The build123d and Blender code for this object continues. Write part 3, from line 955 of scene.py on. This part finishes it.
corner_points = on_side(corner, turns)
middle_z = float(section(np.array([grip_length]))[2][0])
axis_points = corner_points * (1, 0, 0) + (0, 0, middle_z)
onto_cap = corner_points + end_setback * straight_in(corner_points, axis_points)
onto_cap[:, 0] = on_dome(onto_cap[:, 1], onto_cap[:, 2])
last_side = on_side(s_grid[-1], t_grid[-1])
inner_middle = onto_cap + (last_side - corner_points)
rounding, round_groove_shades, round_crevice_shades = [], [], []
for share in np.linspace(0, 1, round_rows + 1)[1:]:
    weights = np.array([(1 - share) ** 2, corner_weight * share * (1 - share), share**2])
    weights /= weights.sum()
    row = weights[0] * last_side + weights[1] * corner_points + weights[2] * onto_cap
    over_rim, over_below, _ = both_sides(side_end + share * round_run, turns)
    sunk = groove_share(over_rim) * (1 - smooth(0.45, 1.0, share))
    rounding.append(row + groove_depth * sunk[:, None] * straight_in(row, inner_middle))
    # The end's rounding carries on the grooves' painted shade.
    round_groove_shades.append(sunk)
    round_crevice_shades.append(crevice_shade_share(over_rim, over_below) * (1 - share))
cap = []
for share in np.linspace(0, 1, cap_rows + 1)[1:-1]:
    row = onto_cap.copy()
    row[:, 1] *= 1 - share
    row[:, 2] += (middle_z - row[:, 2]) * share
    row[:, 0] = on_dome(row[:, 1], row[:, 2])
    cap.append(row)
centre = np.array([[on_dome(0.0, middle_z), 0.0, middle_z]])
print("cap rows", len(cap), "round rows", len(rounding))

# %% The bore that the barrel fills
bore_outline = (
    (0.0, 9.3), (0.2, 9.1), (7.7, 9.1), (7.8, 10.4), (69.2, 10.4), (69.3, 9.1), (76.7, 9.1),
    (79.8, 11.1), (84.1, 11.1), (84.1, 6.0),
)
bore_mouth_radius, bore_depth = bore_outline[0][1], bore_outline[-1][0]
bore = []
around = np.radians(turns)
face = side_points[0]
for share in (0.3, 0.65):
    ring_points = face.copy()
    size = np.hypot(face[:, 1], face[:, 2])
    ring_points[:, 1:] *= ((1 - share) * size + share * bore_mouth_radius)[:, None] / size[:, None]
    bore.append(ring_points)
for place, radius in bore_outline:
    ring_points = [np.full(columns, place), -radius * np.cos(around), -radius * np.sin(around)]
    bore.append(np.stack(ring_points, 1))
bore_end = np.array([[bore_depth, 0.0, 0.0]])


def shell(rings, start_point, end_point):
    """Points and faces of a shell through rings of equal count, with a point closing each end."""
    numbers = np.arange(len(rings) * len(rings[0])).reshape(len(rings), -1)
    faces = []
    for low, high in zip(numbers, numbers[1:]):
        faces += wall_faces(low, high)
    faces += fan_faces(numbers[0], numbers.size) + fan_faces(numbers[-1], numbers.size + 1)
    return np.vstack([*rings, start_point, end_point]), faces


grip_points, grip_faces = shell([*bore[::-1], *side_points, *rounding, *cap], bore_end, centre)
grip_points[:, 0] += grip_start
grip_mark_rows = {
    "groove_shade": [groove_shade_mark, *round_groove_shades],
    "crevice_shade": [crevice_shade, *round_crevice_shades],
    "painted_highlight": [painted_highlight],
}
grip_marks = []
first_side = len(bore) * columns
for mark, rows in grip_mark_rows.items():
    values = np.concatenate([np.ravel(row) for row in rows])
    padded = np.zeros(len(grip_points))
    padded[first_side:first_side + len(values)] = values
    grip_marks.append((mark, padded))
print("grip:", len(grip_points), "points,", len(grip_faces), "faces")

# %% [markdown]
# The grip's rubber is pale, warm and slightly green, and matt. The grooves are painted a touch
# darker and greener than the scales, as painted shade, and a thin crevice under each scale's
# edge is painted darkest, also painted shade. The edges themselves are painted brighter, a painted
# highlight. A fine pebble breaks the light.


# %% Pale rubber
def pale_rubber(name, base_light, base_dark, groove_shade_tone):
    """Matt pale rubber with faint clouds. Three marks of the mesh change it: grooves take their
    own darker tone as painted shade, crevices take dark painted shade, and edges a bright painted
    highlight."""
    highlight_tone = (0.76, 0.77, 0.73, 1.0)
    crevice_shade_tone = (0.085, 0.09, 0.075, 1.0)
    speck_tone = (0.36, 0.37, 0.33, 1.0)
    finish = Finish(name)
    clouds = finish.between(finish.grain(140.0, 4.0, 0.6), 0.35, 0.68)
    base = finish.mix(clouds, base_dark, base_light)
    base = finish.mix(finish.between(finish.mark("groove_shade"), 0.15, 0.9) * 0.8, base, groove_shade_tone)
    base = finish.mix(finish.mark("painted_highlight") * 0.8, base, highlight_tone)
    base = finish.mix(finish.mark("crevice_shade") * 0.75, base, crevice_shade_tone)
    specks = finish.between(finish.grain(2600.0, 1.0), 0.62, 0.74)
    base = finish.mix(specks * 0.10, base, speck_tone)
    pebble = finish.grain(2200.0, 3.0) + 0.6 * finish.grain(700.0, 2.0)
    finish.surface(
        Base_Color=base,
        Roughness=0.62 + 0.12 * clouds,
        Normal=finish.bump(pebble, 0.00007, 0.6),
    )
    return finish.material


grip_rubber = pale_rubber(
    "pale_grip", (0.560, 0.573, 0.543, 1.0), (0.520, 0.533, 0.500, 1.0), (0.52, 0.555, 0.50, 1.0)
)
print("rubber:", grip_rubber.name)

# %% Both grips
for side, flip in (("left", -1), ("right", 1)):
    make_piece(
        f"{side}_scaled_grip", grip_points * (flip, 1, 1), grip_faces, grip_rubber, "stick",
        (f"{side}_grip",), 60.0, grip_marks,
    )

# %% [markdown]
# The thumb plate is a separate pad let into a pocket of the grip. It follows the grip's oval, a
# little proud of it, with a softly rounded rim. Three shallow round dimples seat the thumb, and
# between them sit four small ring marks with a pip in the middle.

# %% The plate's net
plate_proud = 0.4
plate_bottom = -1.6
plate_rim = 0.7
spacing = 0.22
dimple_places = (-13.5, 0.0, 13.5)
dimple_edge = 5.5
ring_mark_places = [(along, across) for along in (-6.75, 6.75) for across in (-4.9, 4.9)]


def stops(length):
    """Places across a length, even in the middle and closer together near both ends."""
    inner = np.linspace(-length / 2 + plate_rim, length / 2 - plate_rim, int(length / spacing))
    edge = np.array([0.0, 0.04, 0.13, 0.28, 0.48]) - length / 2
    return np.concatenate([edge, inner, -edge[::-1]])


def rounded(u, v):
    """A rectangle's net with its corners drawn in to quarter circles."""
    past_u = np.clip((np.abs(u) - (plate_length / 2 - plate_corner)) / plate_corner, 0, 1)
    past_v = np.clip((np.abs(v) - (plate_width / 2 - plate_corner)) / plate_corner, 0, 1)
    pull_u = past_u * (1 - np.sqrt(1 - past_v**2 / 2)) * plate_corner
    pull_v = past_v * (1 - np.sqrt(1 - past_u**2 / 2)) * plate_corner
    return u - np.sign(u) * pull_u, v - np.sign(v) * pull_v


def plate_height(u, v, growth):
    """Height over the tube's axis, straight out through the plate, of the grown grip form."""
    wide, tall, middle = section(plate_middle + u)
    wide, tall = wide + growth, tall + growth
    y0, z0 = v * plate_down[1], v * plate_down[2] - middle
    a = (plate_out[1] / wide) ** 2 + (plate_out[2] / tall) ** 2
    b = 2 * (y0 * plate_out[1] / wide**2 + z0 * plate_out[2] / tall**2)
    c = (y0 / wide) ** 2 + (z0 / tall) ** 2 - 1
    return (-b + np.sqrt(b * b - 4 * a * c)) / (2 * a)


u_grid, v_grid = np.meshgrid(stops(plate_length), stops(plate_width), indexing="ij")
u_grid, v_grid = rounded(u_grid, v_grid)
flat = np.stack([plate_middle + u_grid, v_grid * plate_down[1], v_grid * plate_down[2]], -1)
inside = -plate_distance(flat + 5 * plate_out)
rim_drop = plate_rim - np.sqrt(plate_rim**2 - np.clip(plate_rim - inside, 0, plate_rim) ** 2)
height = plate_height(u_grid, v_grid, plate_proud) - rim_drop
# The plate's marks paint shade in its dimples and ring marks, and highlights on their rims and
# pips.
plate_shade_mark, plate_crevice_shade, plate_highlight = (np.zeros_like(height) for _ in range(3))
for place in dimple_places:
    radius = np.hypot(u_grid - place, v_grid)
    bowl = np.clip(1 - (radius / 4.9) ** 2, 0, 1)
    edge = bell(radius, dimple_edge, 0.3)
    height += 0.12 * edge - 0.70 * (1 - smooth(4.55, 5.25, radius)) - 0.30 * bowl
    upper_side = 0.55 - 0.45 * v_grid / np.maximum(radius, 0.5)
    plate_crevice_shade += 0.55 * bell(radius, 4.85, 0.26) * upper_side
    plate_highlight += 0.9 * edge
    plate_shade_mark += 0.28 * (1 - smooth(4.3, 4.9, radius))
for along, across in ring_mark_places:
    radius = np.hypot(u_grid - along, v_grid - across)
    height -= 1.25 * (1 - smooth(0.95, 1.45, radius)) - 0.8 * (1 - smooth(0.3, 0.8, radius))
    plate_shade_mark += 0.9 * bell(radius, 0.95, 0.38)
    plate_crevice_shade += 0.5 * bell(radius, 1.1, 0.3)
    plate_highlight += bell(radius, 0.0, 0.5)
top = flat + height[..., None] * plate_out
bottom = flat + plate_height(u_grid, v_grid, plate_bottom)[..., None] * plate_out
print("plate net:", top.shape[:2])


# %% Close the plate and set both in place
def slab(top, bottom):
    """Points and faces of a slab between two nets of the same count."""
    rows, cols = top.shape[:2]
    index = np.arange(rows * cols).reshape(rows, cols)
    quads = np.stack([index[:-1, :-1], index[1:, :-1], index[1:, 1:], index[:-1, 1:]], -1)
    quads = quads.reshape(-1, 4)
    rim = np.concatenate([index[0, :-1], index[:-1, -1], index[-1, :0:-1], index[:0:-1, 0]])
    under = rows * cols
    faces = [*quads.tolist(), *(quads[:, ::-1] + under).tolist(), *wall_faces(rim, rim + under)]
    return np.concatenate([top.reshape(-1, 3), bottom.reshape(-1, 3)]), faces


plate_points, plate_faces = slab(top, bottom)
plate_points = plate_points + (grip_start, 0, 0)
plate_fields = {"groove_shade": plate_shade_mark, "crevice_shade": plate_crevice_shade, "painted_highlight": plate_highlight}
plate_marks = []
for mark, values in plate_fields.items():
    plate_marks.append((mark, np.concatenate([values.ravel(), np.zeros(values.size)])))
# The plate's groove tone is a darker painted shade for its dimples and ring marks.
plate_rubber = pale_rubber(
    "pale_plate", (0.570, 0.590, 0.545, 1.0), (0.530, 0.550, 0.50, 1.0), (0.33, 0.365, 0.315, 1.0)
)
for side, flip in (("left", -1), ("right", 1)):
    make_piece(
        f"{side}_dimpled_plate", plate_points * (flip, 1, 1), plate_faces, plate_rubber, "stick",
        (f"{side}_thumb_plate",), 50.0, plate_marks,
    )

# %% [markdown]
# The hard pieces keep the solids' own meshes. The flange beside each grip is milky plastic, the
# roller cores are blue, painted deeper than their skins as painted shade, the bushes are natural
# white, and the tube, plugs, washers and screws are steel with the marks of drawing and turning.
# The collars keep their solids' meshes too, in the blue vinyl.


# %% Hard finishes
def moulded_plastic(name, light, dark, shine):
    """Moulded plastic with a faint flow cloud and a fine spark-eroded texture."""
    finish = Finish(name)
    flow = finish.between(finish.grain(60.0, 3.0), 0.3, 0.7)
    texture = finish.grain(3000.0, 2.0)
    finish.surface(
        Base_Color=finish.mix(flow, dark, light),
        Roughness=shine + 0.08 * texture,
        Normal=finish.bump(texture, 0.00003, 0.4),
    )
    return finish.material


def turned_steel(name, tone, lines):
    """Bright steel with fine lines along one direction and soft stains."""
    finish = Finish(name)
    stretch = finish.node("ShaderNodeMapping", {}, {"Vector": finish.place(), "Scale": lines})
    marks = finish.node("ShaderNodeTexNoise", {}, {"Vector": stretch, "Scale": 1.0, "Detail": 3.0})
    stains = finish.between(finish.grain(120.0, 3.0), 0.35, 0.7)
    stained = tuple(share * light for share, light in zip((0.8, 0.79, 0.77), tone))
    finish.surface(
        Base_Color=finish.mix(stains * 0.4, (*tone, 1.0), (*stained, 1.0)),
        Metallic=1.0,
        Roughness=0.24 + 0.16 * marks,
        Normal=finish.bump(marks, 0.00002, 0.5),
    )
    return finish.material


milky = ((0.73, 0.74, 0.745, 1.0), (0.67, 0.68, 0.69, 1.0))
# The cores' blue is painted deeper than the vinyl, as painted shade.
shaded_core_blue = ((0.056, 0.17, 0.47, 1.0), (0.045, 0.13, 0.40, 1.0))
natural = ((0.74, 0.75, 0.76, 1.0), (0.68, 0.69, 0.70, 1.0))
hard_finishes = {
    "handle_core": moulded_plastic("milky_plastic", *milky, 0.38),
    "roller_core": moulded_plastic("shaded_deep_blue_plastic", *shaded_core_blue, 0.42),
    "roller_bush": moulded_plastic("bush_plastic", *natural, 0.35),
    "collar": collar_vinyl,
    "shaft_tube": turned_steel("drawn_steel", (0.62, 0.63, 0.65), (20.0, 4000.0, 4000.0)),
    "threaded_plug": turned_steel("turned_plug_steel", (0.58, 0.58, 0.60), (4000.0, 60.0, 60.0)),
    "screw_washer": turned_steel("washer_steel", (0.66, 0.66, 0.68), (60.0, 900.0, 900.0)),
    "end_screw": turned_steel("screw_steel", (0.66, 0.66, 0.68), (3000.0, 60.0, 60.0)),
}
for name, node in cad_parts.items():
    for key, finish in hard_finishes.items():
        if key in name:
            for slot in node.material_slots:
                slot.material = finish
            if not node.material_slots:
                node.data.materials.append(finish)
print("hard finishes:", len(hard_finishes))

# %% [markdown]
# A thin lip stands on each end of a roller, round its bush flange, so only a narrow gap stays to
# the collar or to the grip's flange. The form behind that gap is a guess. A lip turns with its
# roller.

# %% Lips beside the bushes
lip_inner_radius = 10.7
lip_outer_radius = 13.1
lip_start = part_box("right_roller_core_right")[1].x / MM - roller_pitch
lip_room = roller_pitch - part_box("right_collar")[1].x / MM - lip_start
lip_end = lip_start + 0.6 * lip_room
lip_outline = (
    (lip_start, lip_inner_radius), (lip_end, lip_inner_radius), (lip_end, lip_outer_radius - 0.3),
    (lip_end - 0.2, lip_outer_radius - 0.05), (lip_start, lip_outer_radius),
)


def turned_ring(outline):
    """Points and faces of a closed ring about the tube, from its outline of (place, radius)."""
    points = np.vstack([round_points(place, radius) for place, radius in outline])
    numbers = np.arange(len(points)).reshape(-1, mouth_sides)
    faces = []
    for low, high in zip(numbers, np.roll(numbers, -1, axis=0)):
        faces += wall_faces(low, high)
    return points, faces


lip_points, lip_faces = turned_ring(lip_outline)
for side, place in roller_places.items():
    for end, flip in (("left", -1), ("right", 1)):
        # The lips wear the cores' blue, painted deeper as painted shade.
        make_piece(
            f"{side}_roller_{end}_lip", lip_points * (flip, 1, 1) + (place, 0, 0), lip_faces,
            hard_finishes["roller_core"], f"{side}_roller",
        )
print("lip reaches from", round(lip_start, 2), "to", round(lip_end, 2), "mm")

━━━━━━━━

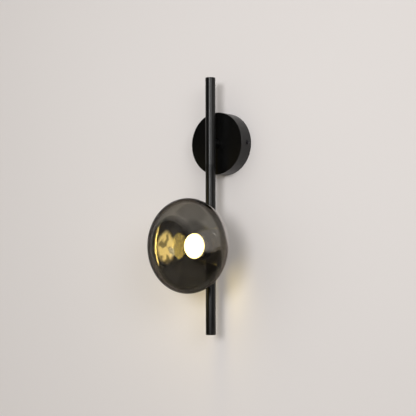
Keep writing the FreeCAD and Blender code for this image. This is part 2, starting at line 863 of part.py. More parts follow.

━━━━━━━━

- **Request**:
Within the material above, find the lines that contain the word "this"; copy them.

- **Exercise response**:
The build123d and Blender code for this object continues. Write part 3, from line 955 of scene.py on. This part finishes it.
Keep writing the FreeCAD and Blender code for this image. This is part 2, starting at line 863 of part.py. More parts follow.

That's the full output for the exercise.